* INSTRUCTIONS FOR THE TASK
Copy these lines exactly and nothing else: from the line holding "about its axis" to the line holding "obj.parent = None", both lines included.

* EXERCISE DATA
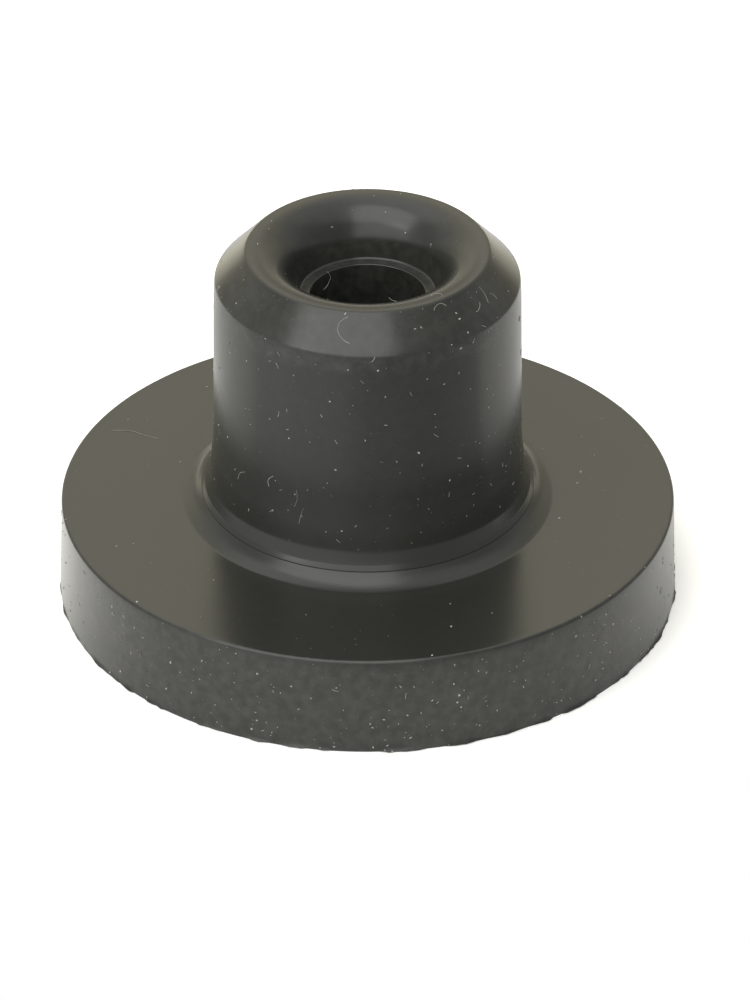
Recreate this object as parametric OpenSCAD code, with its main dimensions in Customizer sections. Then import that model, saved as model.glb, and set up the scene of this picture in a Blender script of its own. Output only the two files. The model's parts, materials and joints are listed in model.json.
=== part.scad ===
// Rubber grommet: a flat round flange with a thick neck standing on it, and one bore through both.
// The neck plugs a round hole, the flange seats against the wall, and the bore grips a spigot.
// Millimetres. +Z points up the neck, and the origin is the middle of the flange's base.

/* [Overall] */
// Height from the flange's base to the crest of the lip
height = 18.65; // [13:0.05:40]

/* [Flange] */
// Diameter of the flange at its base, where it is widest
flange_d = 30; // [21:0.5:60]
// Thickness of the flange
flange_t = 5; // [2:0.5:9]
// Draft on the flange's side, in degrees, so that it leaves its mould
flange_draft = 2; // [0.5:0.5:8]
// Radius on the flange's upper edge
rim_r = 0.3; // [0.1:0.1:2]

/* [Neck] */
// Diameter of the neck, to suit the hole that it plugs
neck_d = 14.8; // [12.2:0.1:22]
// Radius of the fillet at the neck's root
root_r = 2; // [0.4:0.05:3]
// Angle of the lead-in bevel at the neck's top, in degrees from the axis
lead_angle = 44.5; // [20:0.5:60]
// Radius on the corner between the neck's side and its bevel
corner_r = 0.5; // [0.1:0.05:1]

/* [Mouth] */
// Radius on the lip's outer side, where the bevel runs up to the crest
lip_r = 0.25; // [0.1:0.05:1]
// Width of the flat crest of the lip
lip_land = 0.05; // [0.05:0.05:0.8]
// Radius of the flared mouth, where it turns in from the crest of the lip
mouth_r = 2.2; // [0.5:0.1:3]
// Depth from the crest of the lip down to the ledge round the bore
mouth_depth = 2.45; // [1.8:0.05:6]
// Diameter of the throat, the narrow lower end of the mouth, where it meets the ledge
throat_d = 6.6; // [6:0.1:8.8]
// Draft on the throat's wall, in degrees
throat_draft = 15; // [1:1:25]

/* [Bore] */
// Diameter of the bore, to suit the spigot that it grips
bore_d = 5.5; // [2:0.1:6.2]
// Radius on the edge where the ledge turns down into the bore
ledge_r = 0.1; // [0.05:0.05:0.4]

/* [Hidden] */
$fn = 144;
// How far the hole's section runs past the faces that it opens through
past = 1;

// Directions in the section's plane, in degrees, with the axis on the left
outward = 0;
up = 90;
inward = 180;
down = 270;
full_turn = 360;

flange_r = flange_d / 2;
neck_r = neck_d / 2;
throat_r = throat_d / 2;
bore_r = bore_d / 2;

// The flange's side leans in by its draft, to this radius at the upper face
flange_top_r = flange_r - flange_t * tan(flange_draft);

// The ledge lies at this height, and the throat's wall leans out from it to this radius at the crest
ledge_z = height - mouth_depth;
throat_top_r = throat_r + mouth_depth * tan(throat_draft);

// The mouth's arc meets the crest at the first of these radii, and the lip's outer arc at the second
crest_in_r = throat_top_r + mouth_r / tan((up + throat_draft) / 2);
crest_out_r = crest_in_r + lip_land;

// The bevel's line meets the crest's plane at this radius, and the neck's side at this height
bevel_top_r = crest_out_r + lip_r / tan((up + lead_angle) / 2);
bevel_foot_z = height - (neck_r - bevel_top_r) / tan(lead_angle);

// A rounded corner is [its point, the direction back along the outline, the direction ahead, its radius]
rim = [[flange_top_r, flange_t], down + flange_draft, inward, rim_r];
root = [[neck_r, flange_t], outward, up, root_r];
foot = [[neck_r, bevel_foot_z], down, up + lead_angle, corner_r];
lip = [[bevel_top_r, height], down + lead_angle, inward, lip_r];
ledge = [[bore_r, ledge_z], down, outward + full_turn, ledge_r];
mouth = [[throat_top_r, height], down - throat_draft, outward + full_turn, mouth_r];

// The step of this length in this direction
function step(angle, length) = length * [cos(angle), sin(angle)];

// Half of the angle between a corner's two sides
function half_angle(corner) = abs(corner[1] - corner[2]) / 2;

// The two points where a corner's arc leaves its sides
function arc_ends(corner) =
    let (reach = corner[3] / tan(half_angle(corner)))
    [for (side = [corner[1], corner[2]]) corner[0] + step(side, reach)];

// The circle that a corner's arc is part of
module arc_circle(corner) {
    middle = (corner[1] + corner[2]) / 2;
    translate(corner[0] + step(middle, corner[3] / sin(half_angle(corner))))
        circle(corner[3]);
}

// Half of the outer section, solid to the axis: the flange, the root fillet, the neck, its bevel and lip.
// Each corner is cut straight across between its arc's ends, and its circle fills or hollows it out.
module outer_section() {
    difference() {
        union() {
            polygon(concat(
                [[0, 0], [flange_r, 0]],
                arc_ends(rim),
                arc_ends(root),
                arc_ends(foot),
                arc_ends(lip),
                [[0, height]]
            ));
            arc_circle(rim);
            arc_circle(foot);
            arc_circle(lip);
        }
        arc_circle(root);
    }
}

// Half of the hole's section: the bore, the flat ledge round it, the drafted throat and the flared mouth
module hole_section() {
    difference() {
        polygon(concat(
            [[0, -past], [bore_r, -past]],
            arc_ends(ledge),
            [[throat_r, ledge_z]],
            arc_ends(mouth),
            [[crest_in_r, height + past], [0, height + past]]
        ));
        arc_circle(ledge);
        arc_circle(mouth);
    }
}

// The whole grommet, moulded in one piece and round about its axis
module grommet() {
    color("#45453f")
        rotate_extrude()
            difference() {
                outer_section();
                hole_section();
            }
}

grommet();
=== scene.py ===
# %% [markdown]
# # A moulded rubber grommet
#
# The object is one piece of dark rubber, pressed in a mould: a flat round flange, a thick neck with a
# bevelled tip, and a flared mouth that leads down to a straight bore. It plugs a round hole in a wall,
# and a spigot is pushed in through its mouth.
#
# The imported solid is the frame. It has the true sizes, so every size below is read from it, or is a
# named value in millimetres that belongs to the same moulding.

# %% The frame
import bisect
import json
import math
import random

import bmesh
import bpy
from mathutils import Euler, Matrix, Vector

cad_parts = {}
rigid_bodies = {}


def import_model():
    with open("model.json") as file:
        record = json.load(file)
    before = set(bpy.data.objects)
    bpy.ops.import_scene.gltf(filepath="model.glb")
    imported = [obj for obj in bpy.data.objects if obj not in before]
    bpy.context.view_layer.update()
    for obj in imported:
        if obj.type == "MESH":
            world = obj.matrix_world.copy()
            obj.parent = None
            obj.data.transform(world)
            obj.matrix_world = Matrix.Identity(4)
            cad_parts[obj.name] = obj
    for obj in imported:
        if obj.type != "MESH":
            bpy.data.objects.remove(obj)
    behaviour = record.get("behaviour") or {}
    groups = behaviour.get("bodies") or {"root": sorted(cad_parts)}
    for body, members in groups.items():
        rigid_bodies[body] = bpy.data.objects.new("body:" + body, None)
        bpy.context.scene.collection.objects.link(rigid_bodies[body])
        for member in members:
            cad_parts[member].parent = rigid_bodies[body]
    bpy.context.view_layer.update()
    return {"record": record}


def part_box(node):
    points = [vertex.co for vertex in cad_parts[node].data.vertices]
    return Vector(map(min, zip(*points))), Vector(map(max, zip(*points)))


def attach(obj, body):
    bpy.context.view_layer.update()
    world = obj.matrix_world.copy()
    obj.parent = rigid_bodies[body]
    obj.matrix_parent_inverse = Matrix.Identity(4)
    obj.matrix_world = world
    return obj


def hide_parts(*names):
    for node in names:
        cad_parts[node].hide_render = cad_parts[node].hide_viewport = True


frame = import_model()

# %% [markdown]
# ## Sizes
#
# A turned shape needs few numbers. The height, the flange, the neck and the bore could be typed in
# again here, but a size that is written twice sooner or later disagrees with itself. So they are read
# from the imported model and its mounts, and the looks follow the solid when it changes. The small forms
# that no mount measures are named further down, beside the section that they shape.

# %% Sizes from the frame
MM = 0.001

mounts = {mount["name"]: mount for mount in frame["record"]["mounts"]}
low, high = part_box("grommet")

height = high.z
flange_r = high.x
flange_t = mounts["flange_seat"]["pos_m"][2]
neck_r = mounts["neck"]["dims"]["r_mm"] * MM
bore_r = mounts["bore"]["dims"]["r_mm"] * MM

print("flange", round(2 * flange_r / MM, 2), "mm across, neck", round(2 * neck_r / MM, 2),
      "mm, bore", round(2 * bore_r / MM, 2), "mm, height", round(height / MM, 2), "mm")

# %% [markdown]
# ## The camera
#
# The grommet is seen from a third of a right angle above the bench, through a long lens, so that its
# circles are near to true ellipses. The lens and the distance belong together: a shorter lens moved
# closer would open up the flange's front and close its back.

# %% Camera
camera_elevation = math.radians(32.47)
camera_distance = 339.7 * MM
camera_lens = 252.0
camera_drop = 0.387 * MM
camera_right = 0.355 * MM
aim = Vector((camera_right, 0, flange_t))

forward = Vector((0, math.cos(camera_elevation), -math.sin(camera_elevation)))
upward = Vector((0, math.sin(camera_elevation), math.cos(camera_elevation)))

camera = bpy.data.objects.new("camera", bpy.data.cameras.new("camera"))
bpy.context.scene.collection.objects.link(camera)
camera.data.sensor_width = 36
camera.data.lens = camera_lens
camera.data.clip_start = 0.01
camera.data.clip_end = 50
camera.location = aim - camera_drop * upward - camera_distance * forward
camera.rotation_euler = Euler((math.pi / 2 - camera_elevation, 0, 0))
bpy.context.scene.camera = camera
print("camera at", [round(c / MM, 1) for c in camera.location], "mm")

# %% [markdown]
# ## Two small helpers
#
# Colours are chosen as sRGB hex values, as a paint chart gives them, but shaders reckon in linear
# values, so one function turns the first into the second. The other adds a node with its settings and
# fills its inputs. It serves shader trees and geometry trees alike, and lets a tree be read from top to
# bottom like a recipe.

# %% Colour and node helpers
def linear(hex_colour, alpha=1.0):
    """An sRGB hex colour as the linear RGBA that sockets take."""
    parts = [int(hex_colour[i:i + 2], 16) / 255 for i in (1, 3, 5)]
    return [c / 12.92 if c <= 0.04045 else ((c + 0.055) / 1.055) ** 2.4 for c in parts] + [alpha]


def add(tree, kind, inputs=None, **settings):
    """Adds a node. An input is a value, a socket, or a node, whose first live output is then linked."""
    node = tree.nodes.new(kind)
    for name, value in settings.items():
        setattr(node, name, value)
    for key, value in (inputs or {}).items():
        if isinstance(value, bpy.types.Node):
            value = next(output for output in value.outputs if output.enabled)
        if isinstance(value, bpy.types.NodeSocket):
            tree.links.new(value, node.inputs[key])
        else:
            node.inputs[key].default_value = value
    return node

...

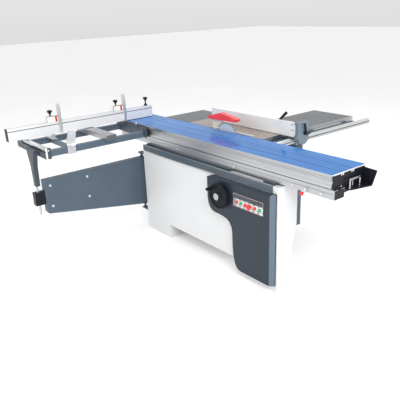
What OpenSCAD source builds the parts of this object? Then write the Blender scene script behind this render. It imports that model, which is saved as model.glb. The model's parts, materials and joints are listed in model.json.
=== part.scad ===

* SOLUTION TO THE PROBLEM
// The whole grommet, moulded in one piece and round about its axis
module grommet() {
    color("#45453f")
        rotate_extrude()
            difference() {
                outer_section();
                hole_section();
            }
}

grommet();
=== scene.py ===
# %% [markdown]
# # A moulded rubber grommet
#
# The object is one piece of dark rubber, pressed in a mould: a flat round flange, a thick neck with a
# bevelled tip, and a flared mouth that leads down to a straight bore. It plugs a round hole in a wall,
# and a spigot is pushed in through its mouth.
#
# The imported solid is the frame. It has the true sizes, so every size below is read from it, or is a
# named value in millimetres that belongs to the same moulding.

# %% The frame
import bisect
import json
import math
import random

import bmesh
import bpy
from mathutils import Euler, Matrix, Vector

cad_parts = {}
rigid_bodies = {}


def import_model():
    with open("model.json") as file:
        record = json.load(file)
    before = set(bpy.data.objects)
    bpy.ops.import_scene.gltf(filepath="model.glb")
    imported = [obj for obj in bpy.data.objects if obj not in before]
    bpy.context.view_layer.update()
    for obj in imported:
        if obj.type == "MESH":
            world = obj.matrix_world.copy()
            obj.parent = None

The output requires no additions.